══ Material provided
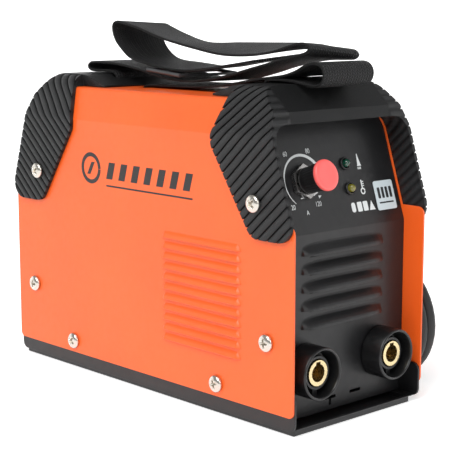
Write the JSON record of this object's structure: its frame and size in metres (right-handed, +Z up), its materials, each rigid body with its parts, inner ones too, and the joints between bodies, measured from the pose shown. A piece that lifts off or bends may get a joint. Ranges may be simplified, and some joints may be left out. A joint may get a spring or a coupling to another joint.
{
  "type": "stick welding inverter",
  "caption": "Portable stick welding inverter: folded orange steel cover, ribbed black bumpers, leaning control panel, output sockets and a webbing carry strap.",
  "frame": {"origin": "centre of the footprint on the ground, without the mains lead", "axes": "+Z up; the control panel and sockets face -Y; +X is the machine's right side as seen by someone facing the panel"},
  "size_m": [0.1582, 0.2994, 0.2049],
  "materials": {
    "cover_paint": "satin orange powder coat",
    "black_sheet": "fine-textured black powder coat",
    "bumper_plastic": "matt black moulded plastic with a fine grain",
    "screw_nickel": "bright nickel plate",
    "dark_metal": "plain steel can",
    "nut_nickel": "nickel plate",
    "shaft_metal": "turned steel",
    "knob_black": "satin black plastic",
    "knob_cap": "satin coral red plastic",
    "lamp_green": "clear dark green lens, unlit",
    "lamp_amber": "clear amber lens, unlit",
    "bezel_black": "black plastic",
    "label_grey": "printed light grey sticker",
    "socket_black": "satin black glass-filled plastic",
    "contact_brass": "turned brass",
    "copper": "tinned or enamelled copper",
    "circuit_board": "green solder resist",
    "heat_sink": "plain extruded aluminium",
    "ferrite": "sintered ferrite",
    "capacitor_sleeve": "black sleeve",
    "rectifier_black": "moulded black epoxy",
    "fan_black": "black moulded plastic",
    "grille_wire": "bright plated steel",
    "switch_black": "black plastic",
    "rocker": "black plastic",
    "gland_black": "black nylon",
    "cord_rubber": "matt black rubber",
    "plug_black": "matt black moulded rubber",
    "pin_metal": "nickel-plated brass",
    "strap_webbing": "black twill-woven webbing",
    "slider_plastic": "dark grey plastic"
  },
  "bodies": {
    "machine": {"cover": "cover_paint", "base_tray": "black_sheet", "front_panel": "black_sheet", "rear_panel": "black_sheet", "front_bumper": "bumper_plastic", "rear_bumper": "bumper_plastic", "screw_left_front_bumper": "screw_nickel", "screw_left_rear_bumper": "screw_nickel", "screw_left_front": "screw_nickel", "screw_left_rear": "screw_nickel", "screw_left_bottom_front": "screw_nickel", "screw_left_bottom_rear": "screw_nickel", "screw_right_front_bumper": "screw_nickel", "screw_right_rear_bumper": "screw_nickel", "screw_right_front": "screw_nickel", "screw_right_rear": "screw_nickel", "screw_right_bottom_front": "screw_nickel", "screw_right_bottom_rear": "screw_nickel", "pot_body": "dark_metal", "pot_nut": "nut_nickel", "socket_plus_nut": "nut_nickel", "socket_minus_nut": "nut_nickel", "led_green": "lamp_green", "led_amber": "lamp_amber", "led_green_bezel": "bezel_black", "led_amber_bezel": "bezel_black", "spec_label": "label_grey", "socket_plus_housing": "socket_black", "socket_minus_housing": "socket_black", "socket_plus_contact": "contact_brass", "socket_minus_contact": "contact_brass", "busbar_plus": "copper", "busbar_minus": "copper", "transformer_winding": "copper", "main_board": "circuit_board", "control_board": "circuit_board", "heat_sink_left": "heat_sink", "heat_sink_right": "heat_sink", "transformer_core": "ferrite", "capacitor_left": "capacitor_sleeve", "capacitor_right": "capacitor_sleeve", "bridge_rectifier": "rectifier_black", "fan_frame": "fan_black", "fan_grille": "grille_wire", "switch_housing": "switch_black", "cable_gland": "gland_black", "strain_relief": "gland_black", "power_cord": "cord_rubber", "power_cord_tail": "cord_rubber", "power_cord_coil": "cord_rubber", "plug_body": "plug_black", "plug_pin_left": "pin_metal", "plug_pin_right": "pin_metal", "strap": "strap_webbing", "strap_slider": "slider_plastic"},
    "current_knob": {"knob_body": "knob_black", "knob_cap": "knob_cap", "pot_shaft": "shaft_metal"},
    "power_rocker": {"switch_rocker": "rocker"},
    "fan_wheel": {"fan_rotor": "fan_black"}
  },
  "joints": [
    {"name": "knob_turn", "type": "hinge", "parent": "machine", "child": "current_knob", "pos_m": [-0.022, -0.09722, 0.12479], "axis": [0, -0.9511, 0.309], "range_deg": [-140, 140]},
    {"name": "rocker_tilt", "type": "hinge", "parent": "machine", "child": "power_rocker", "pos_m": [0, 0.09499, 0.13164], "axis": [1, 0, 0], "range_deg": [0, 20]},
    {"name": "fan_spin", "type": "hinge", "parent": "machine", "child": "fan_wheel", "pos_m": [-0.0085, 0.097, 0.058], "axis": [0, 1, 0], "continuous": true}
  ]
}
════
══ Material provided
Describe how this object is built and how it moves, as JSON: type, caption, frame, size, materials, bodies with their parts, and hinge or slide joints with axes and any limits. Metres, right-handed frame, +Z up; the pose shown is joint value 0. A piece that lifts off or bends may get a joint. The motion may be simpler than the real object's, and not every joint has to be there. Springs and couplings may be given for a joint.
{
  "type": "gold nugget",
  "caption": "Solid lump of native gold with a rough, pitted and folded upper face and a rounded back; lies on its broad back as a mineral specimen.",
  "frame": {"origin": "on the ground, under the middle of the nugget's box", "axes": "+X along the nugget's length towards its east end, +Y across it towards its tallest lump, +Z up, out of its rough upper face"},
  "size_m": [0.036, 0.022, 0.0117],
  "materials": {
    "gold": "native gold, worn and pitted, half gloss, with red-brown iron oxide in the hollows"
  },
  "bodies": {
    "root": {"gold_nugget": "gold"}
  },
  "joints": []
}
════
What you have to do. Look through the entries above; copy each line where the string "this" appears.

In response.
Write the JSON record of this object's structure: its frame and size in metres (right-handed, +Z up), its materials, each rigid body with its parts, inner ones too, and the joints between bodies, measured from the pose shown. A piece that lifts off or bends may get a joint. Ranges may be simplified, and some joints may be left out. A joint may get a spring or a coupling to another joint.
Describe how this object is built and how it moves, as JSON: type, caption, frame, size, materials, bodies with their parts, and hinge or slide joints with axes and any limits. Metres, right-handed frame, +Z up; the pose shown is joint value 0. A piece that lifts off or bends may get a joint. The motion may be simpler than the real object's, and not every joint has to be there. Springs and couplings may be given for a joint.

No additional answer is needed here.